Q: How do I treat contingent shortfall payments in valuations?

A: Estimate the probability of enforcement, then calculate an expected shortfall payment per period. Discount expected payments to present value with a risk-adjusted rate. If enforcement probability is high and amounts are material, treat them as liabilities rather than contingent notes.

Q: Can pass-through clauses fully eliminate price exposure?

A: Sometimes yes, but often no. Full pass-through without caps or lags eliminates commodity price exposure. Partial pass-through, caps, lags, and basis differences leave residual risk. Always quantify the residual by modeling indexed price movements and contractual limits.

Q: Where should I look for off-balance sheet exposure?

A: Check footnotes on commitments and contingencies, long-term supply and purchase agreements in exhibits, and management discussion where contract renegotiations are described. Off-balance-sheet exposure often appears in exhibits rather than main narrative text.

Q: How granular should my scenario analysis be?

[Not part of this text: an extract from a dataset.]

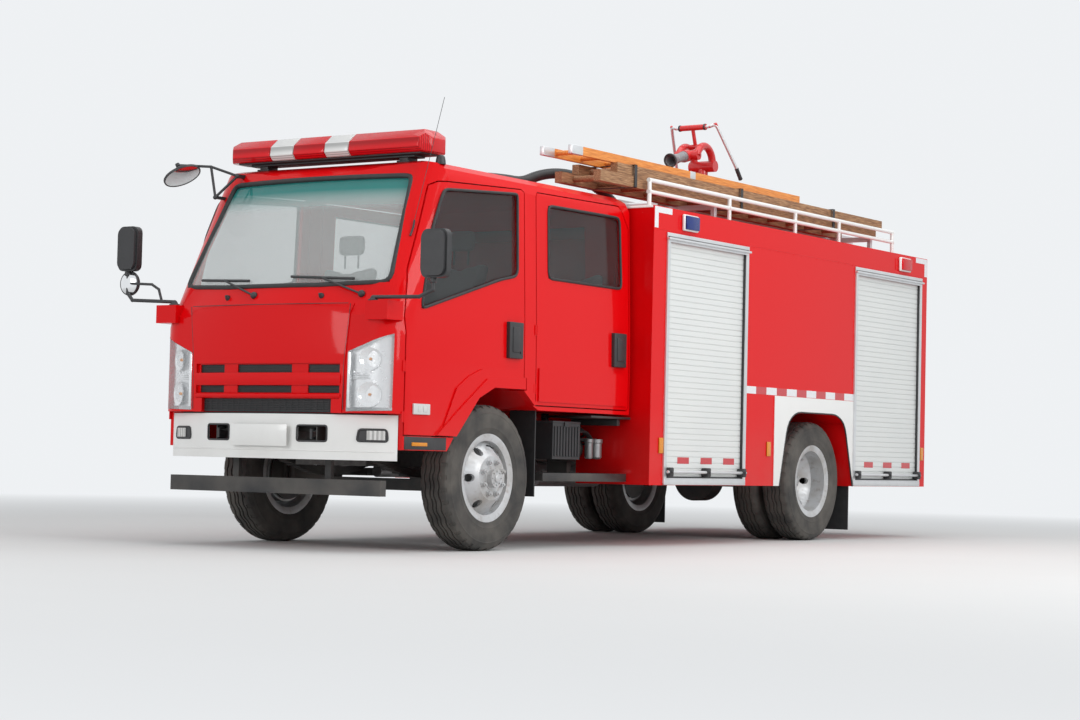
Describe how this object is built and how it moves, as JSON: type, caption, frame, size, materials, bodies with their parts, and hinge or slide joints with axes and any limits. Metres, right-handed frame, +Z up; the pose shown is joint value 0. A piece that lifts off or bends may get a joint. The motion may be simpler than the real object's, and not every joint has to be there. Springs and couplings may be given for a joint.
{
  "type": "crew-cab fire truck",
  "caption": "Two-axle forward-control fire truck with a hollow four-door crew cab, roller-shutter lockers, roof ladders and a roof water monitor.",
  "frame": {"origin": "middle of the truck's length and width, on the ground", "axes": "+Z up, the truck faces -Y, its left side is +X"},
  "size_m": [2.78, 7.8018, 3.4732],
  "materials": {
    "black_steel": "satin black chassis paint",
    "cast_metal": "dull cast metal",
    "galvanised": "dull zinc-grey steel",
    "black_plastic": "matt black plastic",
    "white_paint": "gloss white paint",
    "red_paint": "gloss fire red paint",
    "clear_glass": "lightly tinted glass",
    "lamp_lens": "clear lamp lens over a bright reflector",
    "grey_fabric": "grey woven upholstery",
    "red_lens": "translucent red plastic",
    "aluminium": "satin anodised aluminium",
    "wood": "weathered brown wood",
    "orange_wood": "orange-brown varnished wood",
    "rubber": "black rubber",
    "amber_lens": "amber plastic lens",
    "grey_paint": "grey hammered metal",
    "tyre_rubber": "worn black tyre rubber",
    "silver_paint": "silver wheel paint"
  },
  "bodies": {
    "truck": {"chassis_frame": "black_steel", "front_axle": "black_steel", "rear_axle": "black_steel", "leaf_springs": "black_steel", "engine": "cast_metal", "propshaft": "black_steel", "fuel_tank": "galvanised", "battery_box": "black_plastic", "exhaust": "galvanised", "front_bumper": "white_paint", "underrun_bar": "black_steel", "cab_shell": "red_paint", "cab_glass": "clear_glass", "grille_panel": "red_paint", "headlamps": "lamp_lens", "dashboard": "black_plastic", "front_seats": "grey_fabric", "rear_bench": "grey_fabric", "light_bar": "red_lens", "mirrors": "black_plastic", "wipers": "black_plastic", "fire_body": "red_paint", "locker_frames": "aluminium", "shutters": "aluminium", "water_tank": "galvanised", "pump": "red_paint", "roof_rails": "white_paint", "metal_ladder": "aluminium", "wooden_ladder": "wood", "orange_ladder": "orange_wood", "suction_hose": "rubber", "mudguards": "rubber", "marker_lamps": "amber_lens", "rear_step": "aluminium", "side_step": "black_steel", "monitor_base": "red_paint"},
    "knuckle_left": {"knuckle_left": "black_steel"},
    "knuckle_right": {"knuckle_right": "black_steel"},
    "tie_rod": {"tie_rod": "black_steel"},
    "wheel_front_left": {"tyre_front_left": "tyre_rubber", "wheel_front_left": "silver_paint"},
    "wheel_front_right": {"tyre_front_right": "tyre_rubber", "wheel_front_right": "silver_paint"},
    "wheels_rear_left": {"tyres_rear_left": "tyre_rubber", "wheels_rear_left": "silver_paint"},
    "wheels_rear_right": {"tyres_rear_right": "tyre_rubber", "wheels_rear_right": "silver_paint"},
    "door_front_left": {"door_front_left": "red_paint", "glass_front_left": "clear_glass"},
    "door_front_right": {"door_front_right": "red_paint", "glass_front_right": "clear_glass"},
    "door_rear_left": {"door_rear_left": "red_paint", "glass_rear_left": "clear_glass"},
    "door_rear_right": {"door_rear_right": "red_paint", "glass_rear_right": "clear_glass"},
    "monitor_swivel": {"monitor_swivel": "red_paint"},
    "monitor_barrel": {"monitor_barrel": "grey_paint"},
    "steering_wheel": {"steering_wheel": "black_plastic"}
  },
  "joints": [
    {"name": "steer_left", "type": "hinge", "parent": "truck", "child": "knuckle_left", "pos_m": [0.705, -2.7, 0.485], "axis": [0, 0, 1], "range_deg": [-32, 32]},
    {"name": "steer_right", "type": "hinge", "parent": "truck", "child": "knuckle_right", "pos_m": [-0.705, -2.7, 0.485], "axis": [0, 0, 1], "range_deg": [-32, 32]},
    {"name": "tie_rod_swing", "type": "hinge", "parent": "knuckle_left", "child": "tie_rod", "pos_m": [0.705, -2.51, 0.485], "axis": [0, 0, 1], "range_deg": [-32, 32]},
    {"name": "steering_wheel_turn", "type": "hinge", "parent": "truck", "child": "steering_wheel", "pos_m": [0.48, -3.26, 1.61], "axis": [0, 0.5, 0.866], "range_deg": [-544, 544]},
    {"name": "spin_front_left", "type": "hinge", "parent": "knuckle_left", "child": "wheel_front_left", "pos_m": [0.848, -2.7, 0.485], "axis": [1, 0, 0], "continuous": true},
    {"name": "spin_front_right", "type": "hinge", "parent": "knuckle_right", "child": "wheel_front_right", "pos_m": [-0.848, -2.7, 0.485], "axis": [1, 0, 0], "continuous": true},
    {"name": "spin_rear_left", "type": "hinge", "parent": "truck", "child": "wheels_rear_left", "pos_m": [0.825, 1.775, 0.485], "axis": [1, 0, 0], "continuous": true},
    {"name": "spin_rear_right", "type": "hinge", "parent": "truck", "child": "wheels_rear_right", "pos_m": [-0.825, 1.775, 0.485], "axis": [1, 0, 0], "continuous": true},
    {"name": "door_front_left_swing", "type": "hinge", "parent": "truck", "child": "door_front_left", "pos_m": [0.986, -3.679, 1.5], "axis": [0, 0, -1], "range_deg": [0, 70]},
    {"name": "door_front_right_swing", "type": "hinge", "parent": "truck", "child": "door_front_right", "pos_m": [-0.986, -3.679, 1.5], "axis": [0, 0, 1], "range_deg": [0, 70]},
    {"name": "door_rear_left_swing", "type": "hinge", "parent": "truck", "child": "door_rear_left", "pos_m": [0.992, -2.209, 1.5], "axis": [0, 0, -1], "range_deg": [0, 70]},
    {"name": "door_rear_right_swing", "type": "hinge", "parent": "truck", "child": "door_rear_right", "pos_m": [-0.992, -2.209, 1.5], "axis": [0, 0, 1], "range_deg": [0, 70]},
    {"name": "monitor_turn", "type": "hinge", "parent": "truck", "child": "monitor_swivel", "pos_m": [0, 1.74, 2.9903], "axis": [0, 0, 1], "range_deg": [-170, 170]},
    {"name": "monitor_raise", "type": "hinge", "parent": "monitor_swivel", "child": "monitor_barrel", "pos_m": [0, 1.74, 3.13], "axis": [-1, 0, 0], "range_deg": [-5, 80]}
  ],
  "couplings": [
    {"joint": "steer_right", "follows": "steer_left", "ratio": 1},
    {"joint": "tie_rod_swing", "follows": "steer_left", "ratio": -1},
    {"joint": "steering_wheel_turn", "follows": "steer_left", "ratio": 17}
  ]
}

A: Use at least three demand scenarios and three price scenarios, then combine them into a 3x3 matrix. For material contracts, add stress cases that include counterparty default and prolonged low demand. Granularity should match how sensitive your valuation is to the contract.

Bottom Line

Take-or-pay and offtake contracts often hide meaningful commodity exposure that can affect valuation, cash flow, and risk. You must extract precise contractual variables from filings, model volume and price legs separately, and run robust scenario analysis to quantify potential impacts.

Start by searching exhibits and definitions, build a modular spreadsheet that separates quantity and price risk, and stress test for renewals, indexing quirks, and counterparty credit. At the end of the day, converting contract language into numeric exposure gives you a much clearer view of a company’s true risk profile.